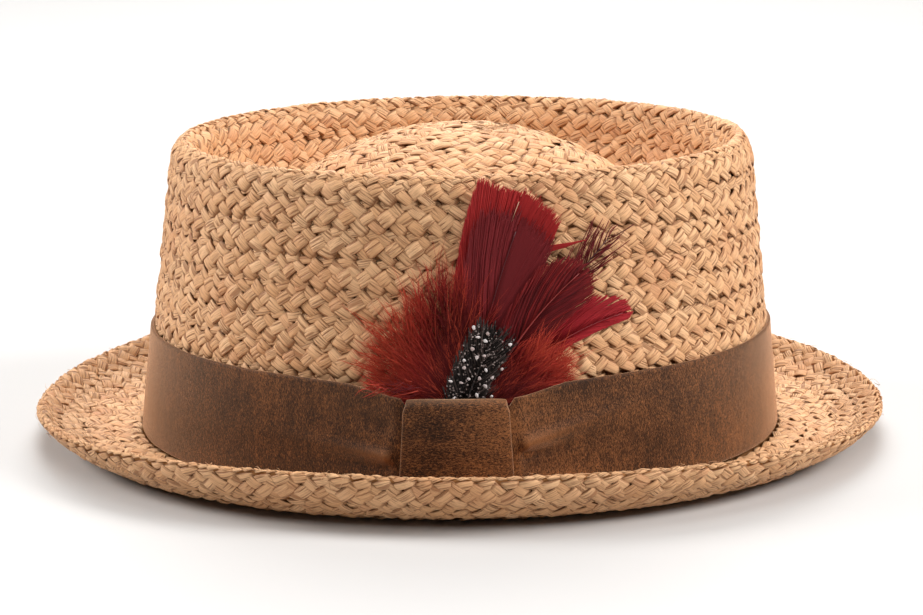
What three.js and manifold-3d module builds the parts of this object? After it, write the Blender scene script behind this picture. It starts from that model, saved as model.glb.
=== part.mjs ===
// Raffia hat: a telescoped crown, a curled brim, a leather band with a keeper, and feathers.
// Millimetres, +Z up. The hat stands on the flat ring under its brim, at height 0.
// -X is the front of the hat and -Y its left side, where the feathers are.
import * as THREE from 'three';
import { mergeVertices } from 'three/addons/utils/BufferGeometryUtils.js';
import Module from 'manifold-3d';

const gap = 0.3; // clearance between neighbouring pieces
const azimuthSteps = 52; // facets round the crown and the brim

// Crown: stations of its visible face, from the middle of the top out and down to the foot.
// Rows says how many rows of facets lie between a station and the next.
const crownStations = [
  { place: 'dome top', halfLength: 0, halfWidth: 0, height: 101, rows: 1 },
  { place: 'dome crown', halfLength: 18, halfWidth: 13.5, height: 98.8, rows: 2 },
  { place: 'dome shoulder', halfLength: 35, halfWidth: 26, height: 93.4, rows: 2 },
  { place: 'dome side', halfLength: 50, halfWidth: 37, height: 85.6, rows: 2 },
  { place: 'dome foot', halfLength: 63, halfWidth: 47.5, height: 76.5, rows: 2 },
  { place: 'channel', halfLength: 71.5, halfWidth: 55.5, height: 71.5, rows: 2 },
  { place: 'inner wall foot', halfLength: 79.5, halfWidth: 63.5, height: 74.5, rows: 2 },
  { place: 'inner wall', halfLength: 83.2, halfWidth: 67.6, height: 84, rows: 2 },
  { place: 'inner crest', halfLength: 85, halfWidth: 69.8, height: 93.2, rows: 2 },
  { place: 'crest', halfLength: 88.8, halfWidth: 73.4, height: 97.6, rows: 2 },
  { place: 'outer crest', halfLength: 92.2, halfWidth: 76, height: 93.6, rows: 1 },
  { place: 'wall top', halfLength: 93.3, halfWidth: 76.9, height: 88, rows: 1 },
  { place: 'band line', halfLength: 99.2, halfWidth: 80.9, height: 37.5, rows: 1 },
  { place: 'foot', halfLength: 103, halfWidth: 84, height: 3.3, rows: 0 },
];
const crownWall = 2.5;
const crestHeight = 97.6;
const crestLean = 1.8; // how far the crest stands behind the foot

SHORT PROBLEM
Word for word, quote all of the data above.

EXPECTED ANSWER
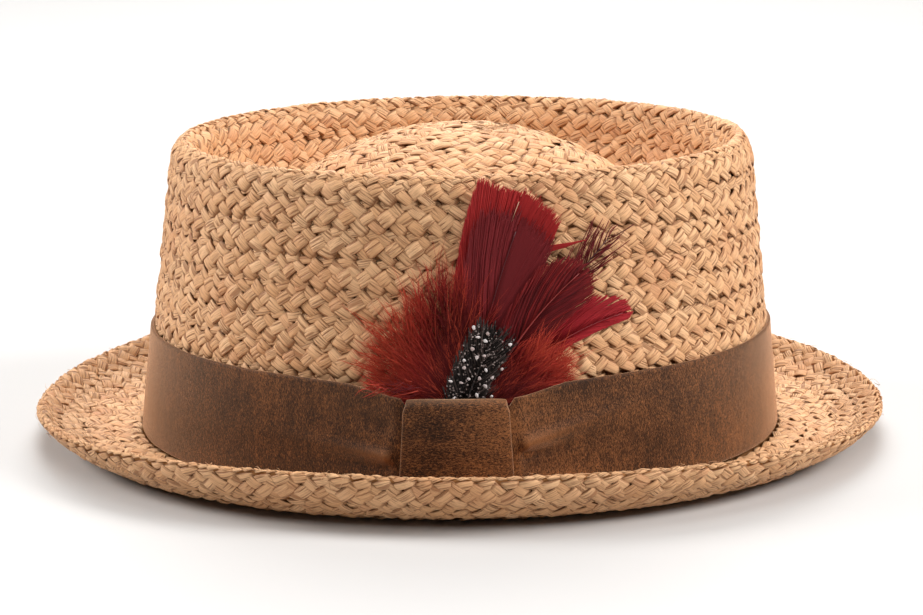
What three.js and manifold-3d module builds the parts of this object? After it, write the Blender scene script behind this picture. It starts from that model, saved as model.glb.
=== part.mjs ===
// Raffia hat: a telescoped crown, a curled brim, a leather band with a keeper, and feathers.
// Millimetres, +Z up. The hat stands on the flat ring under its brim, at height 0.
// -X is the front of the hat and -Y its left side, where the feathers are.
import * as THREE from 'three';
import { mergeVertices } from 'three/addons/utils/BufferGeometryUtils.js';
import Module from 'manifold-3d';

const gap = 0.3; // clearance between neighbouring pieces
const azimuthSteps = 52; // facets round the crown and the brim

// Crown: stations of its visible face, from the middle of the top out and down to the foot.
// Rows says how many rows of facets lie between a station and the next.
const crownStations = [
  { place: 'dome top', halfLength: 0, halfWidth: 0, height: 101, rows: 1 },
  { place: 'dome crown', halfLength: 18, halfWidth: 13.5, height: 98.8, rows: 2 },
  { place: 'dome shoulder', halfLength: 35, halfWidth: 26, height: 93.4, rows: 2 },
  { place: 'dome side', halfLength: 50, halfWidth: 37, height: 85.6, rows: 2 },
  { place: 'dome foot', halfLength: 63, halfWidth: 47.5, height: 76.5, rows: 2 },
  { place: 'channel', halfLength: 71.5, halfWidth: 55.5, height: 71.5, rows: 2 },
  { place: 'inner wall foot', halfLength: 79.5, halfWidth: 63.5, height: 74.5, rows: 2 },
  { place: 'inner wall', halfLength: 83.2, halfWidth: 67.6, height: 84, rows: 2 },
  { place: 'inner crest', halfLength: 85, halfWidth: 69.8, height: 93.2, rows: 2 },
  { place: 'crest', halfLength: 88.8, halfWidth: 73.4, height: 97.6, rows: 2 },
  { place: 'outer crest', halfLength: 92.2, halfWidth: 76, height: 93.6, rows: 1 },
  { place: 'wall top', halfLength: 93.3, halfWidth: 76.9, height: 88, rows: 1 },
  { place: 'band line', halfLength: 99.2, halfWidth: 80.9, height: 37.5, rows: 1 },
  { place: 'foot', halfLength: 103, halfWidth: 84, height: 3.3, rows: 0 },
];
const crownWall = 2.5;
const crestHeight = 97.6;
const crestLean = 1.8; // how far the crest stands behind the foot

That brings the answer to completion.